In our over 26 years of combined FPV experience, along with over 75 years of combined model aircraft experience here at Ready Made RC, LLC, we have found that operating model aircraft using video glasses or “goggles” is a safe way to enjoy recreational model aircraft. FPV video glasses offer much more precise control of the model in flight and, when combined with a spotter, offer a much greater situational awareness than simply flying a model from a single operator’s perspective viewing the model aircraft directly from the ground. A line of sight operator by necessity focuses nearly all of his attention on the model as seen from the ground, as opposed to an FPV operator who is focused on the airspace ahead in the direction of the model’s flight. For this and other reasons, in our opinion, FPV operations are as safe as, if not safer than, traditional model aircraft operations, which are themselves extraordinarily safe. The FAA is unfortunately confusing the choice of where someone might fly a model aircraft with the method of control, and in the process is misreading the 2012 statute which concerned only the location of model aircraft operations. We also cannot believe that the FAA actually has studied the way FPV works or else it would come to the same conclusions as we have about safety. (In the United Kingdom, for example, the CAA permits FPV flight using video goggles and an observer, up to an altitude of 1,000 feet.)

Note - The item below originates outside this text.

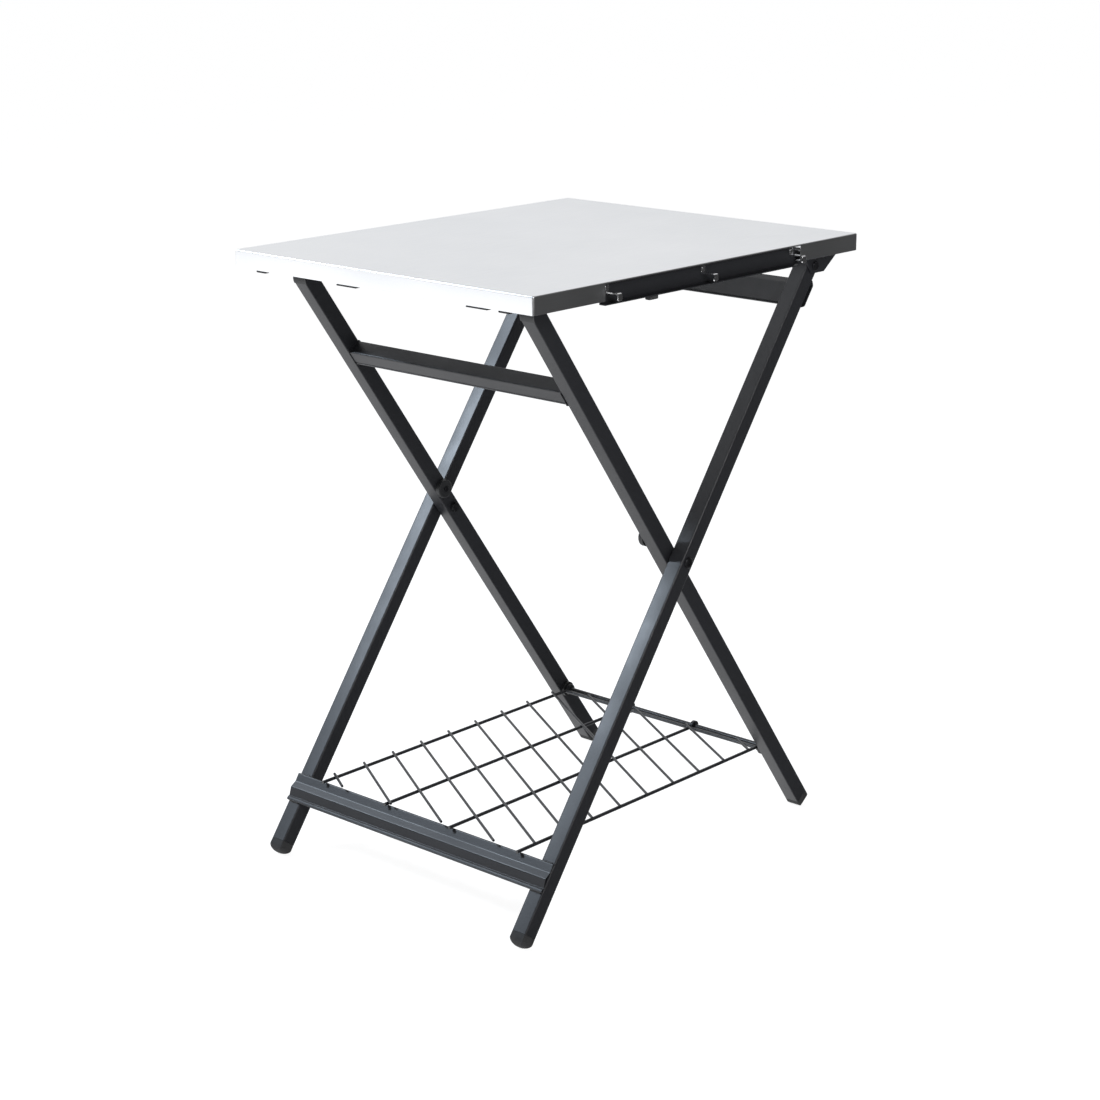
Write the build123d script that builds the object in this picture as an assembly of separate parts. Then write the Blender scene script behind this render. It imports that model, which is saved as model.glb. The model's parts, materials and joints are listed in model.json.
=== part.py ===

As stated by the AMA’s official statement, we agree that the current FAA stance is “at best ill-conceived and at worst intentionally punitive and retaliatory.” We will use all resources possible to protect the continued freedom of safe operation of model aircraft, including FPV operations, against unnecessary and invalid regulation by the FAA. We encourage our customers and all model aircraft enthusiasts to submit thoughtful comments responding to the FAA’s Notice at Regulations.gov during the 30 day comment period. While we disagree with the FAA’s interpretive notice, we always encourage all model aircraft operators to operate in a safe manner.